Sunday, May 6, 2012

Painting, theory and everything I didn't write

This is another one of those blog posts that are originally supposed to be an update but really is a therapeutic way of channeling built-up frustration, I'm afraid. I've been working hard lately, not so hard that I don't have the potential to work even more (there's always that potential), but I do find myself working on multiple projects and ideas at the same time. The only problem with that is it makes my inner people pleaser come to life and torture me.

Because out of all these projects and ideas, how many have I completed and how many will be completed in the near future? If they actually do get finished, are they any good at all or just ready to be trashed?

When I get an idea, I usually spend a lot of time going over it in my head, making sketches and trying out possibilities. It's when I actually start to work on it that things start to go south - especially when it comes to painting. Because when I paint, the original idea starts to fade and I become more and more eaten up with technical questions and whether the brushstrokes are "correct" or "incorrect" or look the way I want them to look like. Often I have an idea in my head of what I want it to look and this idea overshadows what I want to communicate, and just the fact that I allow it to happen frequently causes my self confidence to plummet. I just have to take a step back and try to understand what I'm actually doing.

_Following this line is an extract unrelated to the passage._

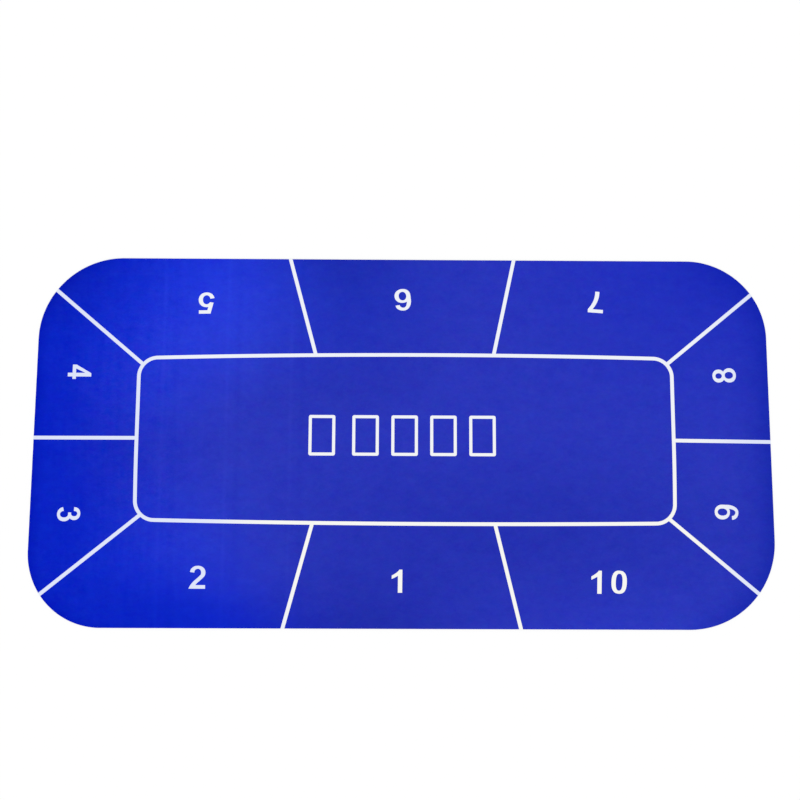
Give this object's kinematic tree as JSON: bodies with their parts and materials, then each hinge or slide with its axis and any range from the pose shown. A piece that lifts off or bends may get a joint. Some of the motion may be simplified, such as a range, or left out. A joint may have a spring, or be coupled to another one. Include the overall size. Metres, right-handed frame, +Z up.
{
  "type": "card table layout mat",
  "caption": "Flexible rubber-backed cloth mat for a card table, with numbered seats round its edge and a row of card boxes in the middle.",
  "frame": {"origin": "under the middle of the mat, on the surface it lies on", "axes": "+X along the mat to its right end, +Y across the mat to its back edge, where seats 5, 6 and 7 are, +Z up out of the playing face"},
  "size_m": [1.8, 0.9, 0.003],
  "materials": {
    "foamed_rubber": "closed-cell foamed rubber with a fine waffle underside, matt",
    "hot_melt_film": "translucent hot-melt adhesive film, satin",
    "blue_cloth": "short brushed polyester knit, royal blue, matt with a faint streaky nap",
    "white_film": "white heat-transfer film, satin, pressed into the nap"
  },
  "bodies": {
    "root": {"rubber_base": "foamed_rubber", "bond_film": "hot_melt_film", "cloth_face": "blue_cloth", "frame_line": "white_film", "divider_front_left": "white_film", "divider_front_right": "white_film", "divider_back_left": "white_film", "divider_back_right": "white_film", "divider_corner_front_left": "white_film", "divider_corner_front_right": "white_film", "divider_corner_back_left": "white_film", "divider_corner_back_right": "white_film", "divider_end_left": "white_film", "divider_end_right": "white_film", "card_box_1": "white_film", "card_box_2": "white_film", "card_box_3": "white_film", "card_box_4": "white_film", "card_box_5": "white_film", "numeral_1": "white_film", "numeral_2": "white_film", "numeral_3": "white_film", "numeral_4": "white_film", "numeral_5": "white_film", "numeral_6": "white_film", "numeral_7": "white_film", "numeral_8": "white_film", "numeral_9": "white_film", "numeral_10": "white_film"}
  },
  "joints": []
}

I won't pretend that I have the answer to that question yet. Instead I marvel at how painting and theory (idea) become so separated in my head once I start the painting process. It genuinely scares me that I know that if someone asked me casually what I meant by my latest painting I wouldn't be able to answer, because a lot of the preparatory work probably was done by thinking in images or loose strands of half sentences.

 Taking that infamous step back I think that not letting theory or original idea get in the way of the exploration would be the ideal goal - but not an easily obtainable one. There is always that duality in me; one part wants freedom and creativity, whereas the other just wants to be acknowledged and achieve technical brilliance. The theoretical, art historical part of me continues to oscillate between the two and sprinkle whichever project I'm working on with self doubt and insecurities.

Which is why I have posted about similar situations before, and this probably won't be the last time. I had originally intended for this "speech" to be left offline in my own personal archive, but I decided to publish it anyway, hence the second point in the blog post title.

 I seem to "write" in my head continuously. A lot of the time I know very specifically what I want to write about, sometimes I would try to figure it out as I go but not end up writing or publishing anything. Bottom line - I chicken out. I feel the world (the art world in particular) could do without my views, and that the insecurity of not knowing the reactions is enough to keep me from writing altogether.

 I recently thought, where does all this unwritten text end up? Is it heaped somewhere in my mind's external hard drive like a back-up version you don't really need, or is it deleted instantly leaving only faint traces of its existence?

 Of course you could say that the art theoretical/intellectually stimulating side of the text would suffer on behalf of sincerity and whimsical language....I'm working up the courage to not care.